I know stealing is stealing. However, I'm sure this guy is really down on his luck. I just wish people like him would speak up (to the priest, in this case) that he needs something to get him through the night.

3 ( +3 / -0 )

Like many commenters of this forum, I believe that putting the offender in jail for just ¥30 is a shame by Japan's moral standards. I fully agree with quercetum's suggestion that "The priest should have come out to say he asked the man to come and take the ¥30 and he also had forgotten to take silver candlesticks given to him by the shrine". Stealing money and valuables at both Buddhist temples and Shinto shrines is not new when people are in desperate situations.

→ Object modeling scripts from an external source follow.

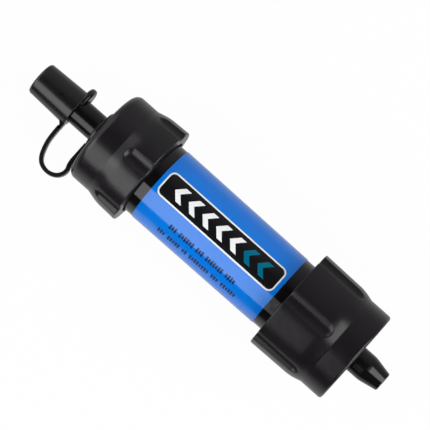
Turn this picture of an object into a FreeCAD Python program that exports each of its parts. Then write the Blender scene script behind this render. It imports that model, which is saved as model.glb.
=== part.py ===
"""Inline hollow-fibre water filter: lobed end caps, a labelled tube, a capped nozzle and a bottle socket.

The filter's axis lies along X. The origin is the centre of the bottle socket's mouth, +X points out
of that mouth, and Z is up with the filter lying on the lobes of its two end caps. Millimetres.
"""
import FreeCAD, Part
import math
import os

from FreeCAD import Vector

# ---------------------------------------------------------------- driving dimensions
# Lengths along the axis
inlet_cap_length = 26.7
outlet_cap_length = 20.2
body_exposed_length = 54.7
nozzle_exposed_length = 9.7
nozzle_cap_length = 15.0
nipple_reach = 10.7
nipple_straight = 4.6
label_length = 47.9
label_inlet_margin = 3.35

# Body tube and label
tube_bore_d = 21.8
tube_inlet_wall = 1.35
tube_outlet_wall = 1.7
label_thickness = 0.15

# End caps
skirt_gap = 0.8
outlet_plain_wall = 2.3
outlet_lobe_rise = 1.3
outlet_plain_length = 8.9
outlet_flare_length = 4.0
outlet_groove_length = 10.6
outlet_skirt_lead = 0.4
outlet_face_rise = 0.8
outlet_face_edge_r = 2.4
outlet_end_wall = 3.0

inlet_skirt_wall = 2.525
inlet_lobe_rise = 1.225
inlet_plain_length = 7.8
inlet_flare_length = 3.4
inlet_groove_length = 18.1
inlet_face_edge_r = 0.9

lobe_draft = 0.25
lobe_count = 6
groove_depth = 1.4
groove_cutter_r = 3.5
groove_edge_r = 0.35
skirt_edge_r = 0.35
skirt_recess = 5.0
cap_rim_r = 0.2
flare_root_r = 1.2
flare_crest_r = 16.0

# Bottle socket: female thread for a 28 mm bottle finish
socket_root_d = 27.9
socket_wall = 1.975
socket_depth = 10.8
socket_lead_in = 0.8
thread_depth = 1.0
thread_pitch = 3.18
thread_crest_width = 0.7
thread_root_width = 1.6
thread_foot_sunk = 0.3
thread_mouth_margin = 1.4
thread_washer_margin = 0.5
seat_rib_thickness = 1.2
seat_rib_ledge = 1.2
washer_thickness = 2.0
washer_slip = 0.15

# Nipple, nozzle and what screws or snaps round them
nipple_d = 8.7
nipple_root_step = 0.5
nipple_root_r = 0.3
nipple_tip_d = 6.2
nipple_bore_d = 4.0
nipple_shoulder_r = 8.0
nipple_tip_edge_r = 0.45
bulkhead_thickness = 2.5
nozzle_d = 8.7
nozzle_bore_d = 5.0
nozzle_engagement = 11.0
nozzle_tip_edge_r = 0.6
nozzle_flange_thickness = 2.0
bead_height = 0.25
bead_width = 0.5
plug_length = 4.0
plug_wall = 2.4

# Nozzle cap
cap_mouth_wall = 1.55
cap_side_wall = 1.0
cap_end_wall = 1.2
cap_end_edge_r = 0.9
cap_mouth_edge_r = 0.25
cap_mouth_lead_in = 0.3
gate_mark_d = 0.9
gate_mark_depth = 0.25
gate_mark_from_end = 9.1
gate_mark_turn = 5.0
ear_reach = 2.2
ear_r = 4.6
ear_thickness = 2.1
ear_overhang = 1.1
ear_edge_r = 0.9
lug_reach = 1.9
lug_thickness = 1.05
lug_flare_r = 1.0
lug_edge_r = 0.25

# Tether
tether_ring_width = 2.0
tether_ring_thickness = 0.95
tether_seat_margin = 0.4
strap_thickness = 0.9
strap_width = 3.2
strap_hold = 0.5
# each bend's share of the way from the cap's face to the lug, and its height above the cap's side
strap_bends = ((-0.033, -5.0), (-0.060, -0.6), (0.20, 3.6), (0.53, 4.5), (0.89, 1.3), (0.98, -4.3))

# Seals
end_seal_cord = 1.5
cartridge_seal_cord = 1.0
seal_groove_extra = 0.4

# Cartridge
sleeve_wall = 0.8
sleeve_head_wall = 1.55
sleeve_head_length = 13.0
potting_length = 10.0
potting_setback = 0.5
window_length = 15.0
window_width = 6.0
window_rows = 3
windows_round = 4
window_gap = 3.0
window_turn = 45.0
window_corner_r = 2.0
baffle_thickness = 1.6
baffle_hole_d = 1.8
baffle_ring_pitch = 3.2
baffle_rings = 2
baffle_holes_first_ring = 6

# Hollow fibres
fibre_d = 1.4
fibre_bore_d = 0.8
fibre_pitch = 1.8
fibre_bundle_slack = 0.35
fibre_end_clearance = 4.0
band_width = 4.0
band_thickness = 0.25
band_from_bend = 6.0

# Clearances
fit_gap = 0.05
seal_gap = 0.02
skin_gap = 0.02
rest_gap = 0.1

# Small roundings, and how far a cutter runs past what it cuts
edge_r = 0.3
fine_edge_r = 0.15
inner_corner_r = 0.4
overshoot = 1.0
# a bend takes this share of the shorter run beside it
bend_share = 0.45

# ---------------------------------------------------------------- places along the axis
x_inlet_mouth = 0.0
x_inlet_skirt = x_inlet_mouth - inlet_cap_length
x_outlet_skirt = x_inlet_skirt - body_exposed_length
x_outlet_face = x_outlet_skirt - outlet_cap_length
x_cap_mouth = x_outlet_face - nozzle_exposed_length
x_cap_end = x_cap_mouth - nozzle_cap_length
x_nozzle_tip = x_cap_mouth - nozzle_engagement
x_outlet_wall = x_outlet_face + outlet_end_wall
x_tube_outlet = x_outlet_wall + nozzle_flange_thickness
x_socket_floor = x_inlet_mouth - socket_depth
x_rib = x_socket_floor - seat_rib_thickness
x_washer_face = x_socket_floor + washer_thickness
x_tube_inlet = x_rib - bulkhead_thickness
x_outlet_plug_end = x_tube_outlet + plug_length
x_inlet_plug_end = x_tube_inlet - plug_length
x_baffle = x_inlet_plug_end - fit_gap - baffle_thickness
x_sleeve_inlet = x_baffle - fit_gap
x_sleeve_outlet = x_outlet_plug_end + fit_gap
x_potting_outlet = x_sleeve_outlet + potting_setback
x_potting_inlet = x_potting_outlet + potting_length
x_label_inlet = x_inlet_skirt - label_inlet_margin
x_label_outlet = x_label_inlet - label_length

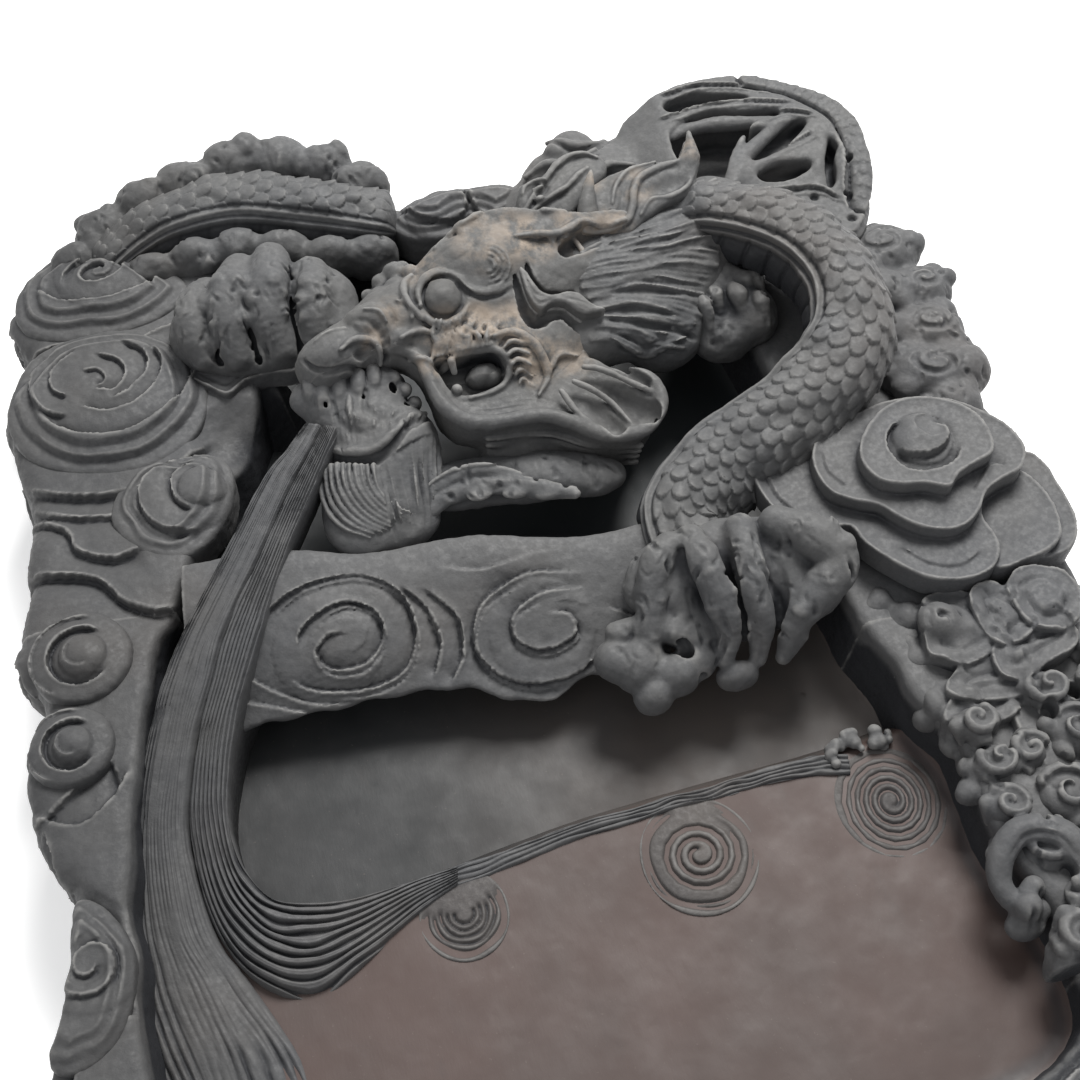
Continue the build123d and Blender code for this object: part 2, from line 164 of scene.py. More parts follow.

It is how the stealing is resolved constructively and meaningfully that matters. The novel idea that quercetum suggested has already mentioned in the 44th story, "The Thief who Became A Disciple," in Zen Flesh, Zen Bones: A Collection of Zen & Pre-Zen Writings (see https://archive.org/stream/ZenFleshZenBones/zen_djvu.txt).

It is all Masakazu Eguchi's fault, as his petty offence has put the Shinto priest and the Japanese authority in "damned if you do, damned if you don't" law and moral dilemmas. To redeem this, Masakazu Eguchi should perhaps bow very low in front of the priest, local authority, the media, and donors (like the way Japanese politicians and high profiled CEO often do when their wrongdoings were discovered) and promise never steal (at least from that temple) again. To make the shrine deities and everyone happy, he should spend some days to clean the shrine.

1 ( +1 / -0 )

Times are hard in Japan. We just don't get a lot of news stories about it, presumably due to the Cultural Shame people in poverty feel about it, and possibly also the general disinterest/detachment others have.

Back in the UK, you only have to walk down a high street to encounter Charity shops - though here in Tokyo, I've yet to see one.